Attackers have a variety of ways of entering the endpoint, so writing rules to try and prevent this is useless as there are infinite ways to try and attack, and that is exactly what hackers try to exploit with GANs.

GANs (Generative Adversarial Networks)

The way most GANs work is by creating one type of attack after another in rapid succession. It will basically test the network to try and infiltrate and learn what it doesn’t like in order to create something close enough to enter and allow the hackers to wreak havoc.

First and second-wave AI security often cannot handle the sheer amount of different attacks and can falter, causing irreparable damages to a company’s data security.

A generative third-wave AI system is built to deflect exactly this. It will catch each anomaly as it comes and no matter what form it shapeshifts into. It will still be considered an anomaly and flagged by a third-wave AI system for disrupting the enterprise’s network.

There is no way for these primitive based methods to effectively protect against an attack when they don’t know what it is supposed to look like, which makes them useless when it comes to GANs.

Man in the Middle Attacks

A Man in the Middle Attack is when an attacker secretly relays and possibly alters the communications between two parties who believe that they are directly communicating with each other.

First and second-wave AI have a difficult time catching this type of attack because the victim will continue to see network traffic behaving normally, while the hacker is in actuality redirecting traffic from the victim’s IP to the machine that they have infiltrated.

The approach used by first and second-wave AI security vendors is to try and figure out if some traffic has been redirected, but only after the intruder already got in, redirected it and did whatever damage they wanted to do.

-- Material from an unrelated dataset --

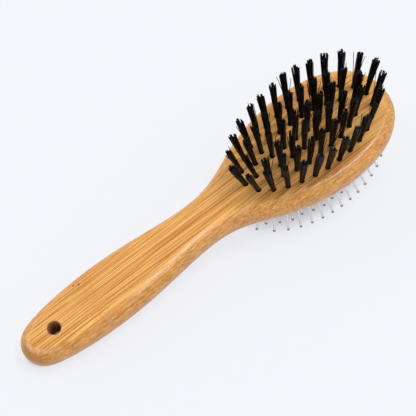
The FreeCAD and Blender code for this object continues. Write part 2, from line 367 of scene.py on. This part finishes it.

Having a generative third-wave AI system would alert you the second someone attempted to redirect traffic on the network, because that action would immediately be flagged as anomalous network behavior.

AI adversaries

Hackers are only getting better at what they do, which means enterprise security teams and vendors have to adapt even faster and adopt the most advanced technology available if we hope to stay a step ahead of our adversaries.

The advent of generative third-wave AI, with its predictive and self-adapting capabilities makes it possible to stop hackers before they are able to cause serious damage to an organization’s network data.

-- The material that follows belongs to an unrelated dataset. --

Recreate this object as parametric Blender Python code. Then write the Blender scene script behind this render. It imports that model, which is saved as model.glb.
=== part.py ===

Hackers are constantly finding ways to outsmart the current cybersecurity systems that are in most businesses, big and small. So far, Third Wave AI has the most promising “fool proof” features on the market and the praise it has received from DARPA alone hints at the validity of its capabilities. It’s difficult to imagine a future without cyberattacks, particularly after such a bad period of them during COVID-19, but it is possible to at least greatly reduce the amount of harm done by hackers, if not eliminate it at all when applying Third Wave or Predictive AI.